• **WHAT THIS TASK INVOLVES**: Check each line of the records below and collect those holding "code".

• **EXTRACTED INFORMATION**:
^^^^^^^^^^^^^^^^

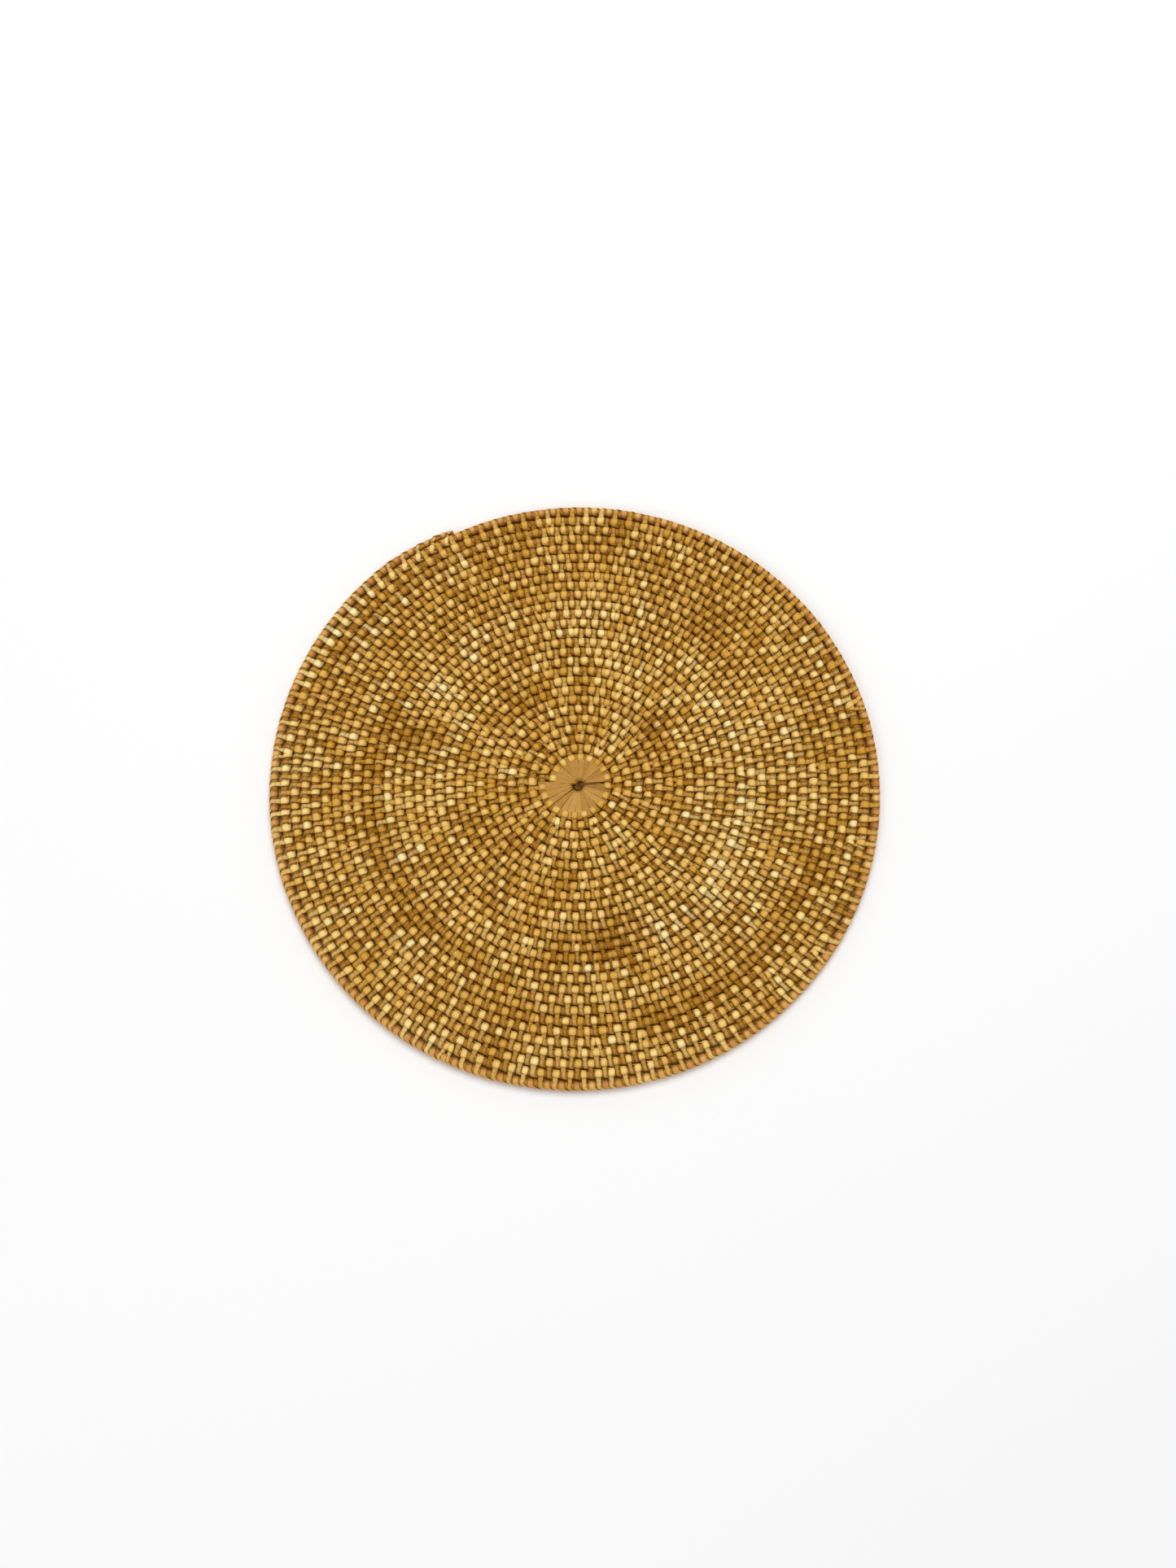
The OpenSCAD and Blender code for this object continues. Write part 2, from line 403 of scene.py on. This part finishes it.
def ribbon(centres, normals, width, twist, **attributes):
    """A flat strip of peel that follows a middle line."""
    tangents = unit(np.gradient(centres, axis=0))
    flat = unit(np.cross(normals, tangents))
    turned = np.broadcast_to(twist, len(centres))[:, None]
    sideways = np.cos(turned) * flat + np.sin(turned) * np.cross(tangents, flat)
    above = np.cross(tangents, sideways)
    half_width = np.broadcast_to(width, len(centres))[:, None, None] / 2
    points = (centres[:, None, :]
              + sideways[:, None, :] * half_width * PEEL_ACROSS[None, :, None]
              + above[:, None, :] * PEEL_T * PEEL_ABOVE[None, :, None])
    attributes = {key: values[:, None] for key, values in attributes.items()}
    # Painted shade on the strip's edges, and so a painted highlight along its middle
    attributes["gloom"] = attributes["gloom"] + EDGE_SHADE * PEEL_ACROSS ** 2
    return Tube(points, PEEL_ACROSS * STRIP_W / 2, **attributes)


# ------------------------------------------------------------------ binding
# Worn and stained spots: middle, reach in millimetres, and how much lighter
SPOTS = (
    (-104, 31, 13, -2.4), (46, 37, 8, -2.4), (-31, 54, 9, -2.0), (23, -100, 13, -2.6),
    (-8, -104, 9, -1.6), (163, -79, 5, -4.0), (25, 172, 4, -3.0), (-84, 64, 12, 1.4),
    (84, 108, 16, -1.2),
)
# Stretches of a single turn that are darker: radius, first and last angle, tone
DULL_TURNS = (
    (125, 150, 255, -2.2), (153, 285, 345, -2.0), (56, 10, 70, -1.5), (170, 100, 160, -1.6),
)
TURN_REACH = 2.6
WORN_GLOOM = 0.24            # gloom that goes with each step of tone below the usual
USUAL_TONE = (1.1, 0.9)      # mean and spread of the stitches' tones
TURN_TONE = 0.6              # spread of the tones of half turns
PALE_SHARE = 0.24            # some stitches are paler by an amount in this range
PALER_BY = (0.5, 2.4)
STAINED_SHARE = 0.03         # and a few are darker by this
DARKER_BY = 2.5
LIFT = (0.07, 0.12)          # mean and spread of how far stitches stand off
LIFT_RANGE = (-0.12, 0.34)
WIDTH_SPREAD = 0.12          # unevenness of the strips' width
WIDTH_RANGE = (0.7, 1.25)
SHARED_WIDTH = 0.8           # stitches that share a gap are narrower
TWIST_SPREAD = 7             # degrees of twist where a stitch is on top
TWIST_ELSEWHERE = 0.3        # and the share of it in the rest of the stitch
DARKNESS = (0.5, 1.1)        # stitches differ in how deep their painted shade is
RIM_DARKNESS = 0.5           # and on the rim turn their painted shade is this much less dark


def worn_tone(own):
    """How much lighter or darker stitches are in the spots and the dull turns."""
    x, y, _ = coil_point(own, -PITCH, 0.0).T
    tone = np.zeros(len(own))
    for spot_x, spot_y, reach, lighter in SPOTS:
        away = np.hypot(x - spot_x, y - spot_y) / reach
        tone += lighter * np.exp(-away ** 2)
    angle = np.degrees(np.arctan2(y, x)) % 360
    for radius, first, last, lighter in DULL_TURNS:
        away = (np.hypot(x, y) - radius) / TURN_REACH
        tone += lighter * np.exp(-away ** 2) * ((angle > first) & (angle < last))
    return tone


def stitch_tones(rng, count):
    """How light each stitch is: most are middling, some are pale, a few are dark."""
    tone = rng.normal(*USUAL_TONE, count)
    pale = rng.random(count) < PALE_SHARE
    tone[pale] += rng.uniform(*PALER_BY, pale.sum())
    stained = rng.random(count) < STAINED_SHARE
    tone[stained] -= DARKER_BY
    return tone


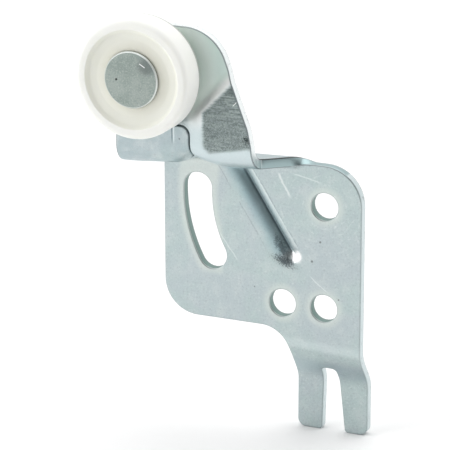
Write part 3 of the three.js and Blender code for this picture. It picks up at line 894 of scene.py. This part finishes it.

^^^^^^^^^^^^^^^^

• **EXERCISE RESPONSE**:
The OpenSCAD and Blender code for this object continues. Write part 2, from line 403 of scene.py on. This part finishes it.
Write part 3 of the three.js and Blender code for this picture. It picks up at line 894 of scene.py. This part finishes it.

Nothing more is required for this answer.